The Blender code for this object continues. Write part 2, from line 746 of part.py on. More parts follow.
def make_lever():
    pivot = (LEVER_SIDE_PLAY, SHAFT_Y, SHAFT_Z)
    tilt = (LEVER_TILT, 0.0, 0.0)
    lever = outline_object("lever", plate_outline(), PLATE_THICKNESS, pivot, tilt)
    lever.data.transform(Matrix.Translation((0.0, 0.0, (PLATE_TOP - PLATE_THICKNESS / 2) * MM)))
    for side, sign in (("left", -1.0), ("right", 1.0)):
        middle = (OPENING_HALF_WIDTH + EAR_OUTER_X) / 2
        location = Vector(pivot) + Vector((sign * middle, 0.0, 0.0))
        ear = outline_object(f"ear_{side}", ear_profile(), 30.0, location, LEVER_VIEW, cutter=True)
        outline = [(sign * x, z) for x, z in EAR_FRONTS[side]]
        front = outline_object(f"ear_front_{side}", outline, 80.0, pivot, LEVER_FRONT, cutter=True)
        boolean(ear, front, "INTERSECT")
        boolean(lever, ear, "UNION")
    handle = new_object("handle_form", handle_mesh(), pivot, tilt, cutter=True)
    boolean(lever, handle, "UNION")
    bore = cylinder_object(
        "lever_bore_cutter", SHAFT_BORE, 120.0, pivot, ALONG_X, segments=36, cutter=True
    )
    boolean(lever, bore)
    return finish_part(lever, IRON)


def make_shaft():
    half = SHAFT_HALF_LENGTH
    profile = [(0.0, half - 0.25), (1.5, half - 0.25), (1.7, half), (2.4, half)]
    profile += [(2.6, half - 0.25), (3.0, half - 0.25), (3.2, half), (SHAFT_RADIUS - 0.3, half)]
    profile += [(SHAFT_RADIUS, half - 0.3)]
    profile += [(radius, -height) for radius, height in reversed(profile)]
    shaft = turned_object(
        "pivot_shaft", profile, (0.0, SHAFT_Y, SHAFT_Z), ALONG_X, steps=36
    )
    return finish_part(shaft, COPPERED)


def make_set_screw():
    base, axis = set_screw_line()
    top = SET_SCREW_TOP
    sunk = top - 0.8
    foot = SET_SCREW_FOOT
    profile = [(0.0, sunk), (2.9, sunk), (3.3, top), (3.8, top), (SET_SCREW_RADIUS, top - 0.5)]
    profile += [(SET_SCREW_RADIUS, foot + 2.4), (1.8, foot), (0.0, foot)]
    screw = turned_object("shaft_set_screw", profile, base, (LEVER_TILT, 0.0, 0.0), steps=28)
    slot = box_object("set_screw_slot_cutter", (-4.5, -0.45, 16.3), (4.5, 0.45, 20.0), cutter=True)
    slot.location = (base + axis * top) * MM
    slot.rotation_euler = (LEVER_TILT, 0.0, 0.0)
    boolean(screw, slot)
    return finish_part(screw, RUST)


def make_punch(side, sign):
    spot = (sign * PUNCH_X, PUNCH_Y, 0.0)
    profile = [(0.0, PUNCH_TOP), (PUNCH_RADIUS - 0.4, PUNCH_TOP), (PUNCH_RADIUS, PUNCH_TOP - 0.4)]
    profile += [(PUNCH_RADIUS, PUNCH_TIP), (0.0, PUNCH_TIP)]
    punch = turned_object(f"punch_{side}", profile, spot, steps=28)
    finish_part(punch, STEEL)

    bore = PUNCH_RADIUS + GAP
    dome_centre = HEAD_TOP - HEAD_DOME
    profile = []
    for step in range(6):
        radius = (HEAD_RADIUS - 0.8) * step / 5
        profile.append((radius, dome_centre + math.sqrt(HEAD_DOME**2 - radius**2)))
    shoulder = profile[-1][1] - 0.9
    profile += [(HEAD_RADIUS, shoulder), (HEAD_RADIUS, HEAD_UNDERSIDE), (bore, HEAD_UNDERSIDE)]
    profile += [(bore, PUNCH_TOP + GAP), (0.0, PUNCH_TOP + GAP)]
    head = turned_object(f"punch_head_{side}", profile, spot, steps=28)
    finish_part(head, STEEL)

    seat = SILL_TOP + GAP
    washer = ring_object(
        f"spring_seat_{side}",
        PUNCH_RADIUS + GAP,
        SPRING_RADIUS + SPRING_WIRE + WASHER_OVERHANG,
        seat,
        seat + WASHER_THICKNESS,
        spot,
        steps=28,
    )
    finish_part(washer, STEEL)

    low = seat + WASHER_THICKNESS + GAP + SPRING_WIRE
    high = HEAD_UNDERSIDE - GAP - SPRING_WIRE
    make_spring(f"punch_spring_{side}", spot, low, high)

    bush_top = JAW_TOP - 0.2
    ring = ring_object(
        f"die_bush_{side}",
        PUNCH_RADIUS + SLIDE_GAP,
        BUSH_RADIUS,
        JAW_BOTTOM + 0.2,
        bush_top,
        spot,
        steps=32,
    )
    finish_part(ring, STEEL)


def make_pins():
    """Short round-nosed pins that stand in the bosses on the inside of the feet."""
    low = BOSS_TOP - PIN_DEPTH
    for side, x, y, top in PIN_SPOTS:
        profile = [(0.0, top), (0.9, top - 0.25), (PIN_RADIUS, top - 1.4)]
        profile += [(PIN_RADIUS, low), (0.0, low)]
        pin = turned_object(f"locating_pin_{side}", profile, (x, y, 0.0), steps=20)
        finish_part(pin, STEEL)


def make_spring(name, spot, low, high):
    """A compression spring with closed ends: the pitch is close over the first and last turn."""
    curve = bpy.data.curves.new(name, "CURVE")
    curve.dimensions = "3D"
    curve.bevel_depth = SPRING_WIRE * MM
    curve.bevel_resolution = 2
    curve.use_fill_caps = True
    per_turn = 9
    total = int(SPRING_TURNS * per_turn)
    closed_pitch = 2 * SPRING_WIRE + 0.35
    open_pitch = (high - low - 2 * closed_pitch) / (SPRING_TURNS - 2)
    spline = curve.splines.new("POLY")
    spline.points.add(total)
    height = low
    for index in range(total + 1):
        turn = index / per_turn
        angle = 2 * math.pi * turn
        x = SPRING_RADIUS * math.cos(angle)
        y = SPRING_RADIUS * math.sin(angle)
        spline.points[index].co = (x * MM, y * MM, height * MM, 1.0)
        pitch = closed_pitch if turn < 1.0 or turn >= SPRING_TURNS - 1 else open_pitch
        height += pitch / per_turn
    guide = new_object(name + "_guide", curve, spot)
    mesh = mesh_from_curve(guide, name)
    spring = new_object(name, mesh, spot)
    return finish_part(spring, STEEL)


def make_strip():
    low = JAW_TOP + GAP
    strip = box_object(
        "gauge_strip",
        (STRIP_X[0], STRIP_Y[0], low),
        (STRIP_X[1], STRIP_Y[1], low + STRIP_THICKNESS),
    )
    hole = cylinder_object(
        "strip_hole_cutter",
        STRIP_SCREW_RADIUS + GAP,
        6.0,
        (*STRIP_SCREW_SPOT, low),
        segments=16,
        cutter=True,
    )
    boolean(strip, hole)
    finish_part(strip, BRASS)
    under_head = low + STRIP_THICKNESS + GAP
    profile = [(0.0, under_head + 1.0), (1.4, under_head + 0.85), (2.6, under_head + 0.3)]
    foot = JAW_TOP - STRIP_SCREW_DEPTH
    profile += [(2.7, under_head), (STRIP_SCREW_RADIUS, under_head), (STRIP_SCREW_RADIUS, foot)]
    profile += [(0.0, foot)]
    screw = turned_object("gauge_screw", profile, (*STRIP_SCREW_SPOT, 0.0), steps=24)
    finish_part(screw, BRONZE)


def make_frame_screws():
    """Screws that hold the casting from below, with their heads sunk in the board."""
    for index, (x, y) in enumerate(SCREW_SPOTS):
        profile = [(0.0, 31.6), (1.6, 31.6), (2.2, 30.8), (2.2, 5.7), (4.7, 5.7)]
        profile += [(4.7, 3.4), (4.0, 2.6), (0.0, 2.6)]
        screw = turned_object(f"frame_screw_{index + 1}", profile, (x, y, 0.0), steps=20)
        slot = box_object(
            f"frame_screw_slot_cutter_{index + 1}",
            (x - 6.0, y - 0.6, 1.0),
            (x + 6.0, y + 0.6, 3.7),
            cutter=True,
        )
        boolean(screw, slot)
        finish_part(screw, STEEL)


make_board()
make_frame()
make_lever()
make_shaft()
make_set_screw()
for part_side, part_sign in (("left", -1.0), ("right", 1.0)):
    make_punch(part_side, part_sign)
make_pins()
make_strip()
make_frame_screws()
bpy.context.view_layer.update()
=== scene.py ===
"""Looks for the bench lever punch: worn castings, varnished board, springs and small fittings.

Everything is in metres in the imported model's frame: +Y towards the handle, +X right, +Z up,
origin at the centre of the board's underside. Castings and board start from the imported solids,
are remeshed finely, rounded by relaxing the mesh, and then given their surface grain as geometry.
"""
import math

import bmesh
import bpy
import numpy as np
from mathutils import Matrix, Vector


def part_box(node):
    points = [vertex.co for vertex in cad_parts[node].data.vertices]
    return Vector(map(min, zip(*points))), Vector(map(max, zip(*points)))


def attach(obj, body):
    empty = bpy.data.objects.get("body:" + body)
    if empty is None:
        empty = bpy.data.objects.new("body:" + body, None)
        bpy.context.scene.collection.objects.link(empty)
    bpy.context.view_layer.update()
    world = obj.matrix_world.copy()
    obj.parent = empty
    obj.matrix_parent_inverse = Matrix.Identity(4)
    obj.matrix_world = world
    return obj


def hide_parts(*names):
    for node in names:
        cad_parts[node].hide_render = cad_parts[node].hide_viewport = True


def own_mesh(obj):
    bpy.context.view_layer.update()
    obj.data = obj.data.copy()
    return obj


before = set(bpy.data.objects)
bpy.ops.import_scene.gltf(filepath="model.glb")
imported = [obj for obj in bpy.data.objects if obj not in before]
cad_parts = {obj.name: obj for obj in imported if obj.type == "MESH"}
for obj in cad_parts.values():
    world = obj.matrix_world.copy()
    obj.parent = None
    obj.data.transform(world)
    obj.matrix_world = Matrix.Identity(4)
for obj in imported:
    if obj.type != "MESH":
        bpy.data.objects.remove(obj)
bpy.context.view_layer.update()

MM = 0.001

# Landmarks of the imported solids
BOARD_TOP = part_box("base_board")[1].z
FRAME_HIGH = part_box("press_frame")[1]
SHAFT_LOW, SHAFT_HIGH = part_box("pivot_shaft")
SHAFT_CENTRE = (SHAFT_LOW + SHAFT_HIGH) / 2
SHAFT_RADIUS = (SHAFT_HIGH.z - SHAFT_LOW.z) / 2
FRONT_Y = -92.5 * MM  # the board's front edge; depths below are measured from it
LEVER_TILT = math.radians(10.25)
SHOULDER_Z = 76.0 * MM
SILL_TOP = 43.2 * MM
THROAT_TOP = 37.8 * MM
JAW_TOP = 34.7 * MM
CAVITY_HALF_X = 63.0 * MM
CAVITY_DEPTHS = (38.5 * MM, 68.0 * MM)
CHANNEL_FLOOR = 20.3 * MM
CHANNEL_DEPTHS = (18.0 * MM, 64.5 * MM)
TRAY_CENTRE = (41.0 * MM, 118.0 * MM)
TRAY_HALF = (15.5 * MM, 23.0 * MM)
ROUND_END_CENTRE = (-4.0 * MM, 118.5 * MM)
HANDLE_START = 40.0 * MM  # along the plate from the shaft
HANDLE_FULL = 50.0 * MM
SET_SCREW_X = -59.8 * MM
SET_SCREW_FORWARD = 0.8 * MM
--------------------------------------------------
The lines to transcribe begin at the line with "make_board()" and end at the line with "import math"; copy them exactly, both ends included.

◆ SOLVED EXERCISE
make_board()
make_frame()
make_lever()
make_shaft()
make_set_screw()
for part_side, part_sign in (("left", -1.0), ("right", 1.0)):
    make_punch(part_side, part_sign)
make_pins()
make_strip()
make_frame_screws()
bpy.context.view_layer.update()
=== scene.py ===
"""Looks for the bench lever punch: worn castings, varnished board, springs and small fittings.

Everything is in metres in the imported model's frame: +Y towards the handle, +X right, +Z up,
origin at the centre of the board's underside. Castings and board start from the imported solids,
are remeshed finely, rounded by relaxing the mesh, and then given their surface grain as geometry.
"""
import math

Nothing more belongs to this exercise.